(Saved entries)

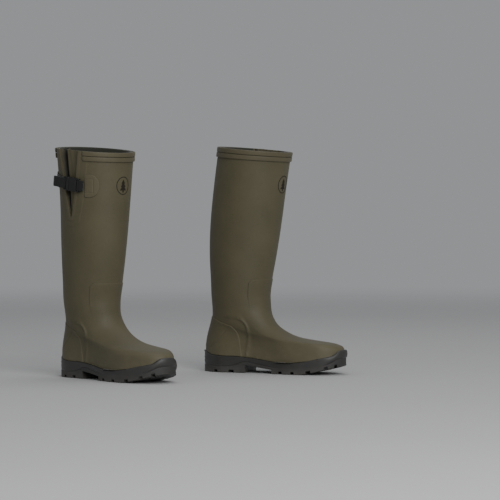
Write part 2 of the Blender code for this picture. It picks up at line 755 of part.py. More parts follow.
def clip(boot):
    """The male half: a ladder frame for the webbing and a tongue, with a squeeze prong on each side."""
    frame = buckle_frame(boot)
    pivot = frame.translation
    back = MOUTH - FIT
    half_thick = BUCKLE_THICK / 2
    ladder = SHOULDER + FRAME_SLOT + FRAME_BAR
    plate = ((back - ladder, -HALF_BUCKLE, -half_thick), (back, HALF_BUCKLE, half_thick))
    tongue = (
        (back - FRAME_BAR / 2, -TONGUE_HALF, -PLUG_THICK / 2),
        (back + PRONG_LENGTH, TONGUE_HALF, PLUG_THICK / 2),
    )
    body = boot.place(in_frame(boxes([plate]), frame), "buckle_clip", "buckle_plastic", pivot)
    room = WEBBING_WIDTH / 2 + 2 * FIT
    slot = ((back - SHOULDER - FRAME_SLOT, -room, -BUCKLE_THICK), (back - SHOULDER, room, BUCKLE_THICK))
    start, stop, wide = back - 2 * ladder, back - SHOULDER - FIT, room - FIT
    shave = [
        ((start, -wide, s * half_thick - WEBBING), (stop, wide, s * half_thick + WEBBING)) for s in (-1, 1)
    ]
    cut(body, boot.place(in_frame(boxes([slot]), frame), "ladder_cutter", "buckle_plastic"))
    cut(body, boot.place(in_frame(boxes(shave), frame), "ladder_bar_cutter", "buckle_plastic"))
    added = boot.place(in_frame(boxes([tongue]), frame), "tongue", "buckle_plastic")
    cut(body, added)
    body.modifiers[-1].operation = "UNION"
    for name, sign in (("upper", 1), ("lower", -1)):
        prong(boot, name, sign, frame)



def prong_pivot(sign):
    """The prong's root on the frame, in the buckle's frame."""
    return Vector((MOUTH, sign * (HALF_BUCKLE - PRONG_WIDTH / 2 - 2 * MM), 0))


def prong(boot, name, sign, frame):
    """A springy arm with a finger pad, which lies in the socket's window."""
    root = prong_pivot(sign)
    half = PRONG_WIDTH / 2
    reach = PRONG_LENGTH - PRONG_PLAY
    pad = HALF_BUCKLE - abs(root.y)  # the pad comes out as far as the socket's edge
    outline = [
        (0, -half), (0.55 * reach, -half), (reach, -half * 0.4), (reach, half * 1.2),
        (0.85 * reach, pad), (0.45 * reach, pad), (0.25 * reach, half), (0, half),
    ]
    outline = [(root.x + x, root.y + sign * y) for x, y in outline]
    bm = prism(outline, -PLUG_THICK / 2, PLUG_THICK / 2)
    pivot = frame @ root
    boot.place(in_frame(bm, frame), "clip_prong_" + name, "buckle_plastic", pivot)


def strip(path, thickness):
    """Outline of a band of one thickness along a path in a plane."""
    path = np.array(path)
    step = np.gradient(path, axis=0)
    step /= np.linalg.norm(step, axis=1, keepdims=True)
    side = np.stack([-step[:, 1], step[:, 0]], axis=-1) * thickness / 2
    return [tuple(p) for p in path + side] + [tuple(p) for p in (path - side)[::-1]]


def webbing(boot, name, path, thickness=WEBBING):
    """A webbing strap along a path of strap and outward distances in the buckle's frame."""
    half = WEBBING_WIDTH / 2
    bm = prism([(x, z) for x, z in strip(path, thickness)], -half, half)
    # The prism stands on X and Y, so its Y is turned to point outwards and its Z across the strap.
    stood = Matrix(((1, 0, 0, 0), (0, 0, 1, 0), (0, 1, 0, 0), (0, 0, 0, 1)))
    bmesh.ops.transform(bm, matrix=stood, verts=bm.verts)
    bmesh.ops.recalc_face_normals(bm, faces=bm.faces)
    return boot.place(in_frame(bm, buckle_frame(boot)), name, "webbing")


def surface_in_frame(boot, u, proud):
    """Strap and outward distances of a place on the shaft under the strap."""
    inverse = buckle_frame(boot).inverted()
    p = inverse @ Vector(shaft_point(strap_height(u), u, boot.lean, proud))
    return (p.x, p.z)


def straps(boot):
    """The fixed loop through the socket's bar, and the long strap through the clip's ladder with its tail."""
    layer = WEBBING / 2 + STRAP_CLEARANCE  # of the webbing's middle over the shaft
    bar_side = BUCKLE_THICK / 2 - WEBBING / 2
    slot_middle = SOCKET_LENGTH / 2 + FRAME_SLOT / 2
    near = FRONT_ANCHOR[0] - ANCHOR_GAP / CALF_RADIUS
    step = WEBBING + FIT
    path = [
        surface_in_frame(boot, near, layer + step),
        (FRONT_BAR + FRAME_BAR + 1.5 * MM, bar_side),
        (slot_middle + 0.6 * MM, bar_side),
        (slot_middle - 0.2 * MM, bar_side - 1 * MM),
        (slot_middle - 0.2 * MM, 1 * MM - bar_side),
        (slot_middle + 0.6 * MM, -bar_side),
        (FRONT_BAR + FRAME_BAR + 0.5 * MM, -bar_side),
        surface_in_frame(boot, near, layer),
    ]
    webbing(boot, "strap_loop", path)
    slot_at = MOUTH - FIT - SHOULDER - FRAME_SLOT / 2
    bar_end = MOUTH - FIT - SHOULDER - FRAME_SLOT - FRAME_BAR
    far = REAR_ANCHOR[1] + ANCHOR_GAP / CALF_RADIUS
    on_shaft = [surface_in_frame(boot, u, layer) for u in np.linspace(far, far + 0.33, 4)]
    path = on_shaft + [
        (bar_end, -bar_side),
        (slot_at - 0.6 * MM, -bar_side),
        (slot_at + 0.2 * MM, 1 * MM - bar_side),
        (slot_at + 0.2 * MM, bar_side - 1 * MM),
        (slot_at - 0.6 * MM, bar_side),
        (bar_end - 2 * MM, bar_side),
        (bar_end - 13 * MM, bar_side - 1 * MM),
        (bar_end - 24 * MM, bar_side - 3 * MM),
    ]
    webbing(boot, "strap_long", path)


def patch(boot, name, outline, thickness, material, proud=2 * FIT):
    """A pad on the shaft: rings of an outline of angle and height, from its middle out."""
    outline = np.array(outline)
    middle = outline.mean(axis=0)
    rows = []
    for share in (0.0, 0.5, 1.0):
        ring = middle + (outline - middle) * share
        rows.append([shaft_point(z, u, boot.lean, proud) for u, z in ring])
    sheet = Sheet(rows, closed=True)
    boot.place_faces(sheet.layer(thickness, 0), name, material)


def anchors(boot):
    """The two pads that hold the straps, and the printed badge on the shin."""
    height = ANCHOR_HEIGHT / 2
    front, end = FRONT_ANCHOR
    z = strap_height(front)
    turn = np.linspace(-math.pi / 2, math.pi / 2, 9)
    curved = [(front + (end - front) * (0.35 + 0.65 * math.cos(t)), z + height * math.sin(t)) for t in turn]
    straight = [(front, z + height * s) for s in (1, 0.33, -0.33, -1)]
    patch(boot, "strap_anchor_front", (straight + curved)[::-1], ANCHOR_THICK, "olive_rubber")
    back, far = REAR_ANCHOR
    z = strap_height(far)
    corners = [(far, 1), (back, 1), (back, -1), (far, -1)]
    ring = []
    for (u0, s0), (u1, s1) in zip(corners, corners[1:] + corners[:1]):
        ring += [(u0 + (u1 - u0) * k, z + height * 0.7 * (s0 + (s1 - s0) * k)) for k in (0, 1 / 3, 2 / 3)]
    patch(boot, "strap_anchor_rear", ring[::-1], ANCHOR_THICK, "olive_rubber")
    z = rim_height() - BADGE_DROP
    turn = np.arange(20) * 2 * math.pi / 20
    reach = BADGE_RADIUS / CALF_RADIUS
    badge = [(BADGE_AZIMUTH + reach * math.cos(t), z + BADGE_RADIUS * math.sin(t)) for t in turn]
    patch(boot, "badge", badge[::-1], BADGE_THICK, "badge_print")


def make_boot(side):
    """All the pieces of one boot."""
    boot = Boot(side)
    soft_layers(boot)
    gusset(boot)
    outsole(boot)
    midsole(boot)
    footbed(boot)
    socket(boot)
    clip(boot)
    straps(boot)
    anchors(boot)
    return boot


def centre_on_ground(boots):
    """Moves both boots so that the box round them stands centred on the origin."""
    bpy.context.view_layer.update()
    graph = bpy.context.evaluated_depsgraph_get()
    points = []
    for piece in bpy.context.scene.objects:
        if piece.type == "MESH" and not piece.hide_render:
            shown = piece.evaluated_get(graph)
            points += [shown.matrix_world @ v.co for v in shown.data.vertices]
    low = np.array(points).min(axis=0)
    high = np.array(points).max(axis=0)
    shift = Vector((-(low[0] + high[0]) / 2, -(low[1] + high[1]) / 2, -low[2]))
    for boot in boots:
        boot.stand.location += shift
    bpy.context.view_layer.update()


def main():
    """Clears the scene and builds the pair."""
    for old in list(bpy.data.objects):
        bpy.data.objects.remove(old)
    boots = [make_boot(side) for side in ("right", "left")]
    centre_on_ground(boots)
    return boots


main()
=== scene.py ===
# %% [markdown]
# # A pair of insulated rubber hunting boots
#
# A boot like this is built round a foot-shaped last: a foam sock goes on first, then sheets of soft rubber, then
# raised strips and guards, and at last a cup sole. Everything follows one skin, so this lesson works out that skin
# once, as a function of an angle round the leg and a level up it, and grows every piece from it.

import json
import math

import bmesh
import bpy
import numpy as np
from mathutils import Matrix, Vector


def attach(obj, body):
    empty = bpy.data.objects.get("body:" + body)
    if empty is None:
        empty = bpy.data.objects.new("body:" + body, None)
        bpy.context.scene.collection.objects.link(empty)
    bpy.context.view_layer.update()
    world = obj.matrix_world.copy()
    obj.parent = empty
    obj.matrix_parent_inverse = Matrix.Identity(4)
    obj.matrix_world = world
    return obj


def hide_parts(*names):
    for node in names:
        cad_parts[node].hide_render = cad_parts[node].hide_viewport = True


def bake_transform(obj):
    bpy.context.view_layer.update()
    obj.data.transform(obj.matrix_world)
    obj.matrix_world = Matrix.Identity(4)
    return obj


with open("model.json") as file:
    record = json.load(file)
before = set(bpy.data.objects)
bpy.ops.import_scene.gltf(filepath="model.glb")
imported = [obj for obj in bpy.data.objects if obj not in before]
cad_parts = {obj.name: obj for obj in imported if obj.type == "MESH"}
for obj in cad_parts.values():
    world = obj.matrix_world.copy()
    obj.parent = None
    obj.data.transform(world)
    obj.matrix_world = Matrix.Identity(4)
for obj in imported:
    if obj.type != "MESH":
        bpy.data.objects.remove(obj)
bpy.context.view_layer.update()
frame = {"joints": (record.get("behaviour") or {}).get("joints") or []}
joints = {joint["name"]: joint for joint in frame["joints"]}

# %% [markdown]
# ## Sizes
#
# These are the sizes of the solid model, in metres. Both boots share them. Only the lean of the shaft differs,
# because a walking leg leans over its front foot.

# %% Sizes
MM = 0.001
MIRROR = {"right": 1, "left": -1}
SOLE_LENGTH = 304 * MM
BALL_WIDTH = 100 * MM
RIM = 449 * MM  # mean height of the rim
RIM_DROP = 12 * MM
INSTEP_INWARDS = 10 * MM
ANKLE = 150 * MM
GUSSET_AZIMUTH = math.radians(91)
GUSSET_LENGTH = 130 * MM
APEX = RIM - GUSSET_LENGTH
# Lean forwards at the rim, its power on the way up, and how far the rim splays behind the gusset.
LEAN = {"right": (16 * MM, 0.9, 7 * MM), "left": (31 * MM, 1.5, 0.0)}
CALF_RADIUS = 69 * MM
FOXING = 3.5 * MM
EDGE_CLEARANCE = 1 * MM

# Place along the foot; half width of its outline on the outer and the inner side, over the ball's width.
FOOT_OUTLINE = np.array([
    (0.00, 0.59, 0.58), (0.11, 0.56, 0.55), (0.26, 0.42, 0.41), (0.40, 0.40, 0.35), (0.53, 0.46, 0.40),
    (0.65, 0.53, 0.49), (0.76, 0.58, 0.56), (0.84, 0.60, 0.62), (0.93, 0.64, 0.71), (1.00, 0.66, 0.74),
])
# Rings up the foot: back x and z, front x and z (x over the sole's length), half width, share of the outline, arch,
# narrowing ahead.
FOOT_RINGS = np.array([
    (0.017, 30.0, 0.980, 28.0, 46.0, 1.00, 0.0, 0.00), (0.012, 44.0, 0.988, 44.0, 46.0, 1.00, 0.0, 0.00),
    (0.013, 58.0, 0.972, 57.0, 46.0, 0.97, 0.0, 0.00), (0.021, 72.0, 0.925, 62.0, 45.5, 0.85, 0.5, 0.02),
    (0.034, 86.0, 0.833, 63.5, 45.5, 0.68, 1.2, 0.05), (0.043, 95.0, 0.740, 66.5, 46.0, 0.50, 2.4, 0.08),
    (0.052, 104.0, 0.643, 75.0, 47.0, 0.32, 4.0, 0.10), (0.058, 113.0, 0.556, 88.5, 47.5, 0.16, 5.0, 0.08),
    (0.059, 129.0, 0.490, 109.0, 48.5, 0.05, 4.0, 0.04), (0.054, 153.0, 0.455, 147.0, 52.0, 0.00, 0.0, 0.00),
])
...
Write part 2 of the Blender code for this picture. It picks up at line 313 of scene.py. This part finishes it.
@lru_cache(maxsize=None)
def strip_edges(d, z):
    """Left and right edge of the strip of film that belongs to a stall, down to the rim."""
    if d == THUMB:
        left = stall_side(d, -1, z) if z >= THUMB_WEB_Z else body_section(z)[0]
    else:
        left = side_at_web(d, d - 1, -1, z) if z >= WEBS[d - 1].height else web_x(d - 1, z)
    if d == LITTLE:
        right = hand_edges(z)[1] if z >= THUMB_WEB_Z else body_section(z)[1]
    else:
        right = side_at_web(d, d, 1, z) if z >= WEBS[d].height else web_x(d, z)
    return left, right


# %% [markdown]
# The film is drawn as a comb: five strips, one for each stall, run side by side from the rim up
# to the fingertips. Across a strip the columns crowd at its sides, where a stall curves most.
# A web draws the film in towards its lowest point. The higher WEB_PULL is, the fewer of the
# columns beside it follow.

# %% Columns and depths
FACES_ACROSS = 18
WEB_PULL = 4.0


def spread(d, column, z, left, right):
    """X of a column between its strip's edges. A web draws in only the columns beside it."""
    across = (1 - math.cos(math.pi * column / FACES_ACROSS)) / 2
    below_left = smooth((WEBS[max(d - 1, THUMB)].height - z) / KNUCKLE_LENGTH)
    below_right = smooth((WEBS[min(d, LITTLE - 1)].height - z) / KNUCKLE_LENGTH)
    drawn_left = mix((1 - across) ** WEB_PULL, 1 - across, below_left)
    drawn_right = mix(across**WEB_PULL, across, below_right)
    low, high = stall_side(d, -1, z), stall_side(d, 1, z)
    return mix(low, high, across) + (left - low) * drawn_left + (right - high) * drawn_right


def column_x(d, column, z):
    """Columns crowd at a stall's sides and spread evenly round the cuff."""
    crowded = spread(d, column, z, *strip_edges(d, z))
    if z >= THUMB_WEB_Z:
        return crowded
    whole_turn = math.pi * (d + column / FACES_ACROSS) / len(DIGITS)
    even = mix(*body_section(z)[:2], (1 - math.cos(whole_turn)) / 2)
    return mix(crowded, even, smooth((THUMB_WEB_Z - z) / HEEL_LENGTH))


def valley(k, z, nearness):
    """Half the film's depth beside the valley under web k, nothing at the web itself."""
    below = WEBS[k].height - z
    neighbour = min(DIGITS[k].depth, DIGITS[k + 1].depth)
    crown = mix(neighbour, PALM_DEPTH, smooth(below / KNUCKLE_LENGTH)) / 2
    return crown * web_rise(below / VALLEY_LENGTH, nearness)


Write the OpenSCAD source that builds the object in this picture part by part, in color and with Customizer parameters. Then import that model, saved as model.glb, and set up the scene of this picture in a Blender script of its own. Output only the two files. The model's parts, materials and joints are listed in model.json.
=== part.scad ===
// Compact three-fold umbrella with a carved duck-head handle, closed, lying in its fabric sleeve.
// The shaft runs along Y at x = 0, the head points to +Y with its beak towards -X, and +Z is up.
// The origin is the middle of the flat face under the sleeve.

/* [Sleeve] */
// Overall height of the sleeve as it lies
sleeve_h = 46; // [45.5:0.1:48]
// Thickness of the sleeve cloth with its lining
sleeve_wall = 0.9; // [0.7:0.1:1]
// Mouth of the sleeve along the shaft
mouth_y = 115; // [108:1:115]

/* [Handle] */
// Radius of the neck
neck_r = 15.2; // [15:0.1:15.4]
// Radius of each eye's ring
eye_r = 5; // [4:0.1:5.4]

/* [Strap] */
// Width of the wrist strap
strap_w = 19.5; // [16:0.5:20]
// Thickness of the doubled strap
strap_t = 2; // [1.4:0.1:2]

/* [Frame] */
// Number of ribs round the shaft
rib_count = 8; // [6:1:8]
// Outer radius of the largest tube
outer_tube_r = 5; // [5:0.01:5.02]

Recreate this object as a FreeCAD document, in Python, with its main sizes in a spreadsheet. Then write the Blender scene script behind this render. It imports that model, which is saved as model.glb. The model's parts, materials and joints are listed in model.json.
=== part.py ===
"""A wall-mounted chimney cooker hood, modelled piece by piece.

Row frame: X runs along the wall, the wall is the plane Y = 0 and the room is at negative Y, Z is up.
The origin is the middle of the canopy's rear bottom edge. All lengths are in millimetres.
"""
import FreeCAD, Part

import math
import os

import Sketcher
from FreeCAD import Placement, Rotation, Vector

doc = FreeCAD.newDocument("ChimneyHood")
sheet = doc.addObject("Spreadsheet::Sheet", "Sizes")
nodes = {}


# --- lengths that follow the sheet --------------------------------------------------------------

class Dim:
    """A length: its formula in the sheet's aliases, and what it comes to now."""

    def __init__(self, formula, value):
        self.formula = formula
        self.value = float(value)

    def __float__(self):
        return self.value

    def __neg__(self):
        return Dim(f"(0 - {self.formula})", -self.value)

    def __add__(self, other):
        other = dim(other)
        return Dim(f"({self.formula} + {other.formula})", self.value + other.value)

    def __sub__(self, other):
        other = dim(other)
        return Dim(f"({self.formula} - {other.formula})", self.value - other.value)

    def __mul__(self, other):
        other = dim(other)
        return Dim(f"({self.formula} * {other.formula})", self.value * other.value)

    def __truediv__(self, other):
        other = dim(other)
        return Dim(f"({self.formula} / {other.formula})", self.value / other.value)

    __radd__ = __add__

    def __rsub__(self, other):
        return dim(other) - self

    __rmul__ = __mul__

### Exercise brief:
Write out exactly the lines running from the line containing "if empty is" to the line containing "# because a", with both of those lines included.

### Correct result:
    if empty is None:
        empty = bpy.data.objects.new("body:" + body, None)
        bpy.context.scene.collection.objects.link(empty)
    bpy.context.view_layer.update()
    world = obj.matrix_world.copy()
    obj.parent = empty
    obj.matrix_parent_inverse = Matrix.Identity(4)
    obj.matrix_world = world
    return obj


def hide_parts(*names):
    for node in names:
        cad_parts[node].hide_render = cad_parts[node].hide_viewport = True


def bake_transform(obj):
    bpy.context.view_layer.update()
    obj.data.transform(obj.matrix_world)
    obj.matrix_world = Matrix.Identity(4)
    return obj


with open("model.json") as file:
    record = json.load(file)
before = set(bpy.data.objects)
bpy.ops.import_scene.gltf(filepath="model.glb")
imported = [obj for obj in bpy.data.objects if obj not in before]
cad_parts = {obj.name: obj for obj in imported if obj.type == "MESH"}
for obj in cad_parts.values():
    world = obj.matrix_world.copy()
    obj.parent = None
    obj.data.transform(world)
    obj.matrix_world = Matrix.Identity(4)
for obj in imported:
    if obj.type != "MESH":
        bpy.data.objects.remove(obj)
bpy.context.view_layer.update()
frame = {"joints": (record.get("behaviour") or {}).get("joints") or []}
joints = {joint["name"]: joint for joint in frame["joints"]}

# %% [markdown]
# ## Sizes
#
# These are the sizes of the solid model, in metres. Both boots share them. Only the lean of the shaft differs,
# because a walking leg leans over its front foot.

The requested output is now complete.